India was recently deemed to be the capital of the world when it comes to chronic obstructive pulmonary disease (COPD), yet awareness of the disease remains low. World COPD Day 2019 provides an opportunity to raise awareness of the disease in the country and the plight of the many afflicted by it.
Despite the ever growing death toll, few among the public are aware of the condition. The disease has never garnered the kind of public awareness afforded to other noncommunicable diseases (NCDs) such as cancer or diabetes, even as it continues to kill and increase in prevalence.
Incidence of the disease is rising at an even increasing rate in recent years, spurred on by air pollution rates that have caused the National Capital Region to be considered a “gas chamber.” Studies are being published constantly explaining the links between pollution and lung disease (as well as a host of other conditions including heart disease, diabetes and Alzheimer’s disease), yet these studies are not being translated into public health policy in India.

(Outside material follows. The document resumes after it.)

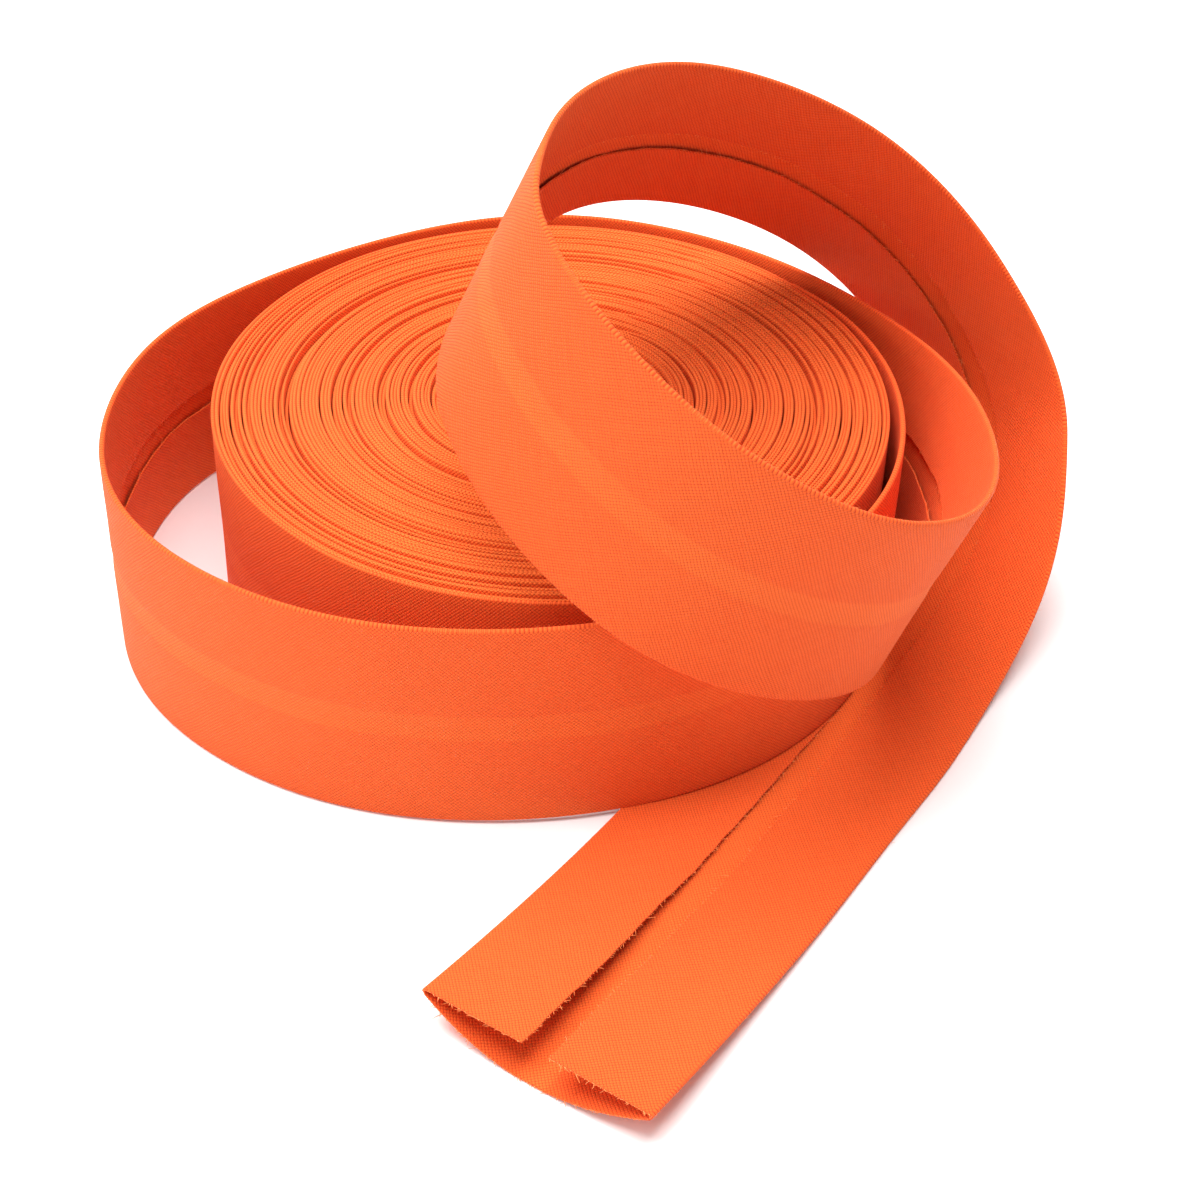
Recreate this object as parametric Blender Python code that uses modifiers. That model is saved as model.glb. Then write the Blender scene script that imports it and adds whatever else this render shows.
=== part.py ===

Awareness of the disease may be low due to the fact that COPD refers to a number of progressive lung diseases including emphysema, chronic bronchitis, and refractory (non-reversible) asthma. All of these conditions are linked by the common symptom of gradual and irreversible damage to the lungs. Cases of COPD have increased sharply in India in recent decades, increasing from 28.1 million cases in 1990 to 55.3 million cases in 2016. The disease kills more than a million people every year.
These increases coincide with India’s industrial revolution, which has seen air pollution figures reach staggering levels across many of the nation’s cities. Likewise, pollution within rural regions remains high due to practices such as crop burning, or the use of biofuels within the home.
Due to the progressive nature of these conditions, treatment outcomes and the capacity to manage the disease are highest in their earliest stages. However, due to a lack of awareness of the condition — or, simply through a lack of access to diagnostics services — many will not be diagnosed until the symptoms are either life-altering or life-threatening.
Owing to the considerable death toll, India must do more to raise awareness of COPD. In addition, major risk factors such as pollution must be addressed. Otherwise, India will continue to face an ever-growing burden of COPD – to say nothing of the numerous other NCDs that result from poor air quality.